>> BEGIN SOURCE MATERIAL

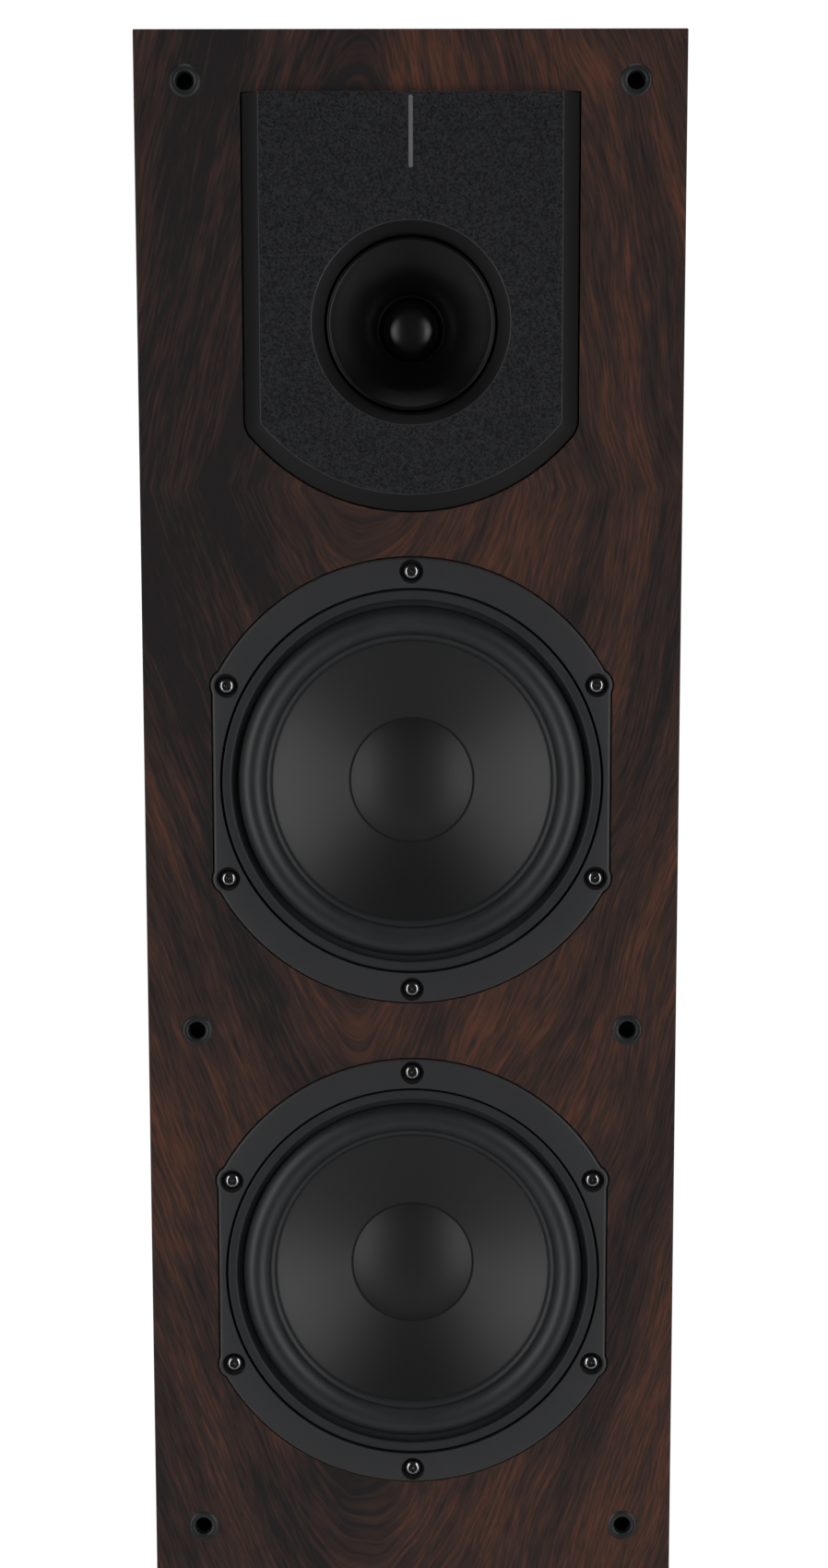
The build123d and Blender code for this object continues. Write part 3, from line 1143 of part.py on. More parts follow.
# -------------------------------------------------------------------- feet
# Each foot: a rubber pad that stays level, and a stud with a knurled wheel
# that turns in it and screws into the plinth. Threads are plain cylinders.
socket_radius = STUD_RADIUS + RUNNING_GAP
socket_floor = PAD_HEIGHT - PAD_SOCKET_DEPTH
wheel_top = FOOT_HEIGHT - FREE_GAP
wheel_bottom = wheel_top - WHEEL_THICKNESS
stud_top = FOOT_HEIGHT + PLINTH_THICKNESS - STUD_TIP_GAP
for foot_x, side_name in ((-FOOT_X, "left"), (FOOT_X, "right")):
    for foot_y, end_name in ((-FOOT_Y, "front"), (FOOT_Y, "rear")):
        foot_name = f"{end_name}_{side_name}"
        foot_section = Plane(origin=(foot_x, foot_y, 0), x_dir=(1, 0, 0), z_dir=(0, -1, 0))
        foot_axis = Axis((foot_x, foot_y, 0), (0, 0, 1))
        with BuildPart() as foot_pad:
            with BuildSketch(foot_section):
                Polygon(
                    (0, 0),
                    (PAD_RADIUS - PAD_RIM, 0),
                    (PAD_RADIUS, PAD_RIM),
                    (PAD_RADIUS, PAD_SHOULDER),
                    (PAD_TOP_RADIUS, PAD_HEIGHT),
                    (socket_radius, PAD_HEIGHT),
                    (socket_radius, socket_floor),
                    (0, socket_floor),
                )
            revolve(axis=foot_axis)
        write_piece(foot_pad, f"{foot_name}_foot_pad")

        with BuildPart() as foot_stud:
            with BuildSketch(foot_section):
                Polygon(
                    (0, socket_floor + FREE_GAP),
                    (STUD_RADIUS, socket_floor + FREE_GAP),
                    (STUD_RADIUS, PAD_HEIGHT + FREE_GAP),
                    (NECK_RADIUS, PAD_HEIGHT + FREE_GAP),
                    (NECK_RADIUS, wheel_bottom),
                    (WHEEL_RADIUS - WHEEL_RIM, wheel_bottom),
                    (WHEEL_RADIUS, wheel_bottom + WHEEL_RIM),
                    (WHEEL_RADIUS, wheel_top - WHEEL_RIM),
                    (WHEEL_RADIUS - WHEEL_RIM, wheel_top),
                    (STUD_RADIUS, wheel_top),
                    (STUD_RADIUS, stud_top),
                    (0, stud_top),
                )
            revolve(axis=foot_axis)
            with BuildSketch(Plane.XY.offset(wheel_bottom)):
                with Locations((foot_x, foot_y)):
                    with PolarLocations(WHEEL_RADIUS + NOTCH_OFFSET, WHEEL_NOTCHES):
                        Circle(NOTCH_RADIUS)
            extrude(amount=WHEEL_THICKNESS, mode=Mode.SUBTRACT)
        write_piece(foot_stud, f"{foot_name}_foot_stud")

# ---------------------------------------------------------- internal leads
# Jacketed twin leads, held along their routes: from the board to each
# driver, and from the connection posts to the board.
TERMINAL_BOTTOM = -BASKET_NECK_RADIUS - TERMINAL_SIZE
TERMINAL_PLACE_Y = FRONT_Y + TERMINAL_DEPTH
UPPER_TERMINAL_Z = WOOFER_Z["upper"] + TERMINAL_BOTTOM
LOWER_TERMINAL_Z = WOOFER_Z["lower"] + TERMINAL_BOTTOM
CHAMBER_Y = FRONT_Y + chamber_back
BOARD_TOP_Z = BOARD_Z + BOARD_HEIGHT / 2 - LEAD_INSET
BOARD_LOW_Z = BOARD_Z - BOARD_HEIGHT / 2 + LEAD_INSET
POST_TAIL_Y = REAR_Y + CUP_FLOOR - CUP_WALL - POST_TAIL
tweeter_lead = (
    (-20, BOARD_FRONT, BOARD_TOP_Z),
    (-20, 100, BOARD_TOP_Z),
    (-30, 66, 378),
    (-40, 36, 416),
    (-44, 24, 470),
    (-41, 22, 530),
    (-44, 24, 590),
    (-42, 26, 650),
    (-45, 24, 710),
    (-42, 23, 770),
    (-40, 27, 825),
    (-34, 18, 870),
    (-18, -8, 896),
    (0, -50, TWEETER_Z),
    (0, CHAMBER_Y, TWEETER_Z),
)
upper_woofer_lead = (
    (20, BOARD_FRONT, BOARD_TOP_Z),
    (20, 100, BOARD_TOP_Z),
    (30, 66, 380),
    (38, 36, 415),
    (42, 20, 465),
    (40, -2, 515),
    (34, -40, 552),
    (30, -76, 588),
    (24, -86, 608),
    (16, -96, 630),
    (7, TERMINAL_PLACE_Y, UPPER_TERMINAL_Z - 14),
    (7, TERMINAL_PLACE_Y, UPPER_TERMINAL_Z),
)
lower_woofer_lead = (
    (0, BOARD_FRONT, BOARD_TOP_Z),
    (0, 98, BOARD_TOP_Z),
    (-8, 56, 362),
    (-16, 10, 366),
    (-22, -34, 378),
    (-24, -70, 402),
    (-16, -94, 430),
    (-6, TERMINAL_PLACE_Y, LOWER_TERMINAL_Z - 11),
    (-6, TERMINAL_PLACE_Y, LOWER_TERMINAL_Z),
)


def input_lead(post_x):
    """Lead from one connection post to the foot of the board."""
    return (
        (post_x, POST_TAIL_Y, CUP_Z),
        (post_x, 98, CUP_Z),
        (post_x * 1.05, 84, 176),
        (post_x * 1.1, 84, 200),
        (post_x, 98, BOARD_LOW_Z),
        (post_x, BOARD_FRONT, BOARD_LOW_Z),
    )


def lead_radii(points):
    """Arc radii at a route's corners, as large as the two runs allow."""
    places = [Vector(*point) for point in points]
    radii = []
    for before, corner, after in zip(places, places[1:], places[2:]):
        shorter = min((corner - before).length, (after - corner).length)
        turn = math.radians((corner - before).get_angle(after - corner))
        radii.append(LEAD_ARC_SHARE * shorter / math.tan(turn / 2))
    return radii


with BuildPart() as internal_wires:
    for route in (
        tweeter_lead,
        upper_woofer_lead,
        lower_woofer_lead,
        input_lead(POST_SPREAD / 2),
        input_lead(-POST_SPREAD / 2),
    ):
        corner_radii = lead_radii(route)
        with BuildLine() as lead_path:
            FilletPolyline(*route, radius=corner_radii)
        with BuildSketch(Plane(origin=route[0], z_dir=lead_path.line % 0)):
            Circle(WIRE_RADIUS)
        sweep()
        print("lead", round(lead_path.wires()[0].length, 1), "mm, tightest", round(min(corner_radii), 1), "mm")
write_piece(internal_wires, "internal_wires")
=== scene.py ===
import math

import bmesh
import bpy
from mathutils import Matrix, Vector


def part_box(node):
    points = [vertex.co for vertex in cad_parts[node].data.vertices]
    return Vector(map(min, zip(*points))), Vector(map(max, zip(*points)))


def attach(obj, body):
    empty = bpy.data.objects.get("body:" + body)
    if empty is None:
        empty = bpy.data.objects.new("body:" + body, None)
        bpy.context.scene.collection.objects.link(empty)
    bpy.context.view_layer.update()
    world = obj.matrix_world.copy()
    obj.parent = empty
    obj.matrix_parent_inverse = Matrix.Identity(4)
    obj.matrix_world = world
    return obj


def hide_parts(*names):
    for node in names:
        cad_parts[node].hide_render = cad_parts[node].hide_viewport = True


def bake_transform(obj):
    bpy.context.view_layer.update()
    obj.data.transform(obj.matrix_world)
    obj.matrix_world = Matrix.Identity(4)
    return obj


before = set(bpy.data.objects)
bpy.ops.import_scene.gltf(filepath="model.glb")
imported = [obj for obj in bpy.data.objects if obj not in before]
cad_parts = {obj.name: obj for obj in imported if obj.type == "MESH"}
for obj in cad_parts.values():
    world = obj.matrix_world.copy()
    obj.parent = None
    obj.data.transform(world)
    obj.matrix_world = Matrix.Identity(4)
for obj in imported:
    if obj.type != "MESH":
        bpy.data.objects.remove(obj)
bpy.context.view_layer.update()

bl_info = {
    "name": "Floorstanding Loudspeaker",
    "version": (1, 0, 0),
    "blender": (4, 5, 0),
    "location": "View3D > Sidebar > Loudspeaker",
    "description": "Finished pieces of a two-way floorstanding loudspeaker on its levelling plinth",
    "category": "Object",
}

# Lengths in the sections below are millimetres, and become metres in axes() and place_mesh().
MM = 0.001


def middle(node):
    """Middle of a frame node's box, in metres."""
    low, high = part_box(node)
    return (low + high) / 2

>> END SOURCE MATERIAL

> _PROBLEM REQUIREMENTS_:
Print the lines from the line containing "with BuildSketch(Plane(origin=route[0], z_dir=lead_path.line" to the line containing "before = set(bpy.data.objects)", both ends included, exactly and with nothing added.

> _WRITTEN ANSWER_:
        with BuildSketch(Plane(origin=route[0], z_dir=lead_path.line % 0)):
            Circle(WIRE_RADIUS)
        sweep()
        print("lead", round(lead_path.wires()[0].length, 1), "mm, tightest", round(min(corner_radii), 1), "mm")
write_piece(internal_wires, "internal_wires")
=== scene.py ===
import math

import bmesh
import bpy
from mathutils import Matrix, Vector


def part_box(node):
    points = [vertex.co for vertex in cad_parts[node].data.vertices]
    return Vector(map(min, zip(*points))), Vector(map(max, zip(*points)))


def attach(obj, body):
    empty = bpy.data.objects.get("body:" + body)
    if empty is None:
        empty = bpy.data.objects.new("body:" + body, None)
        bpy.context.scene.collection.objects.link(empty)
    bpy.context.view_layer.update()
    world = obj.matrix_world.copy()
    obj.parent = empty
    obj.matrix_parent_inverse = Matrix.Identity(4)
    obj.matrix_world = world
    return obj


def hide_parts(*names):
    for node in names:
        cad_parts[node].hide_render = cad_parts[node].hide_viewport = True


def bake_transform(obj):
    bpy.context.view_layer.update()
    obj.data.transform(obj.matrix_world)
    obj.matrix_world = Matrix.Identity(4)
    return obj


before = set(bpy.data.objects)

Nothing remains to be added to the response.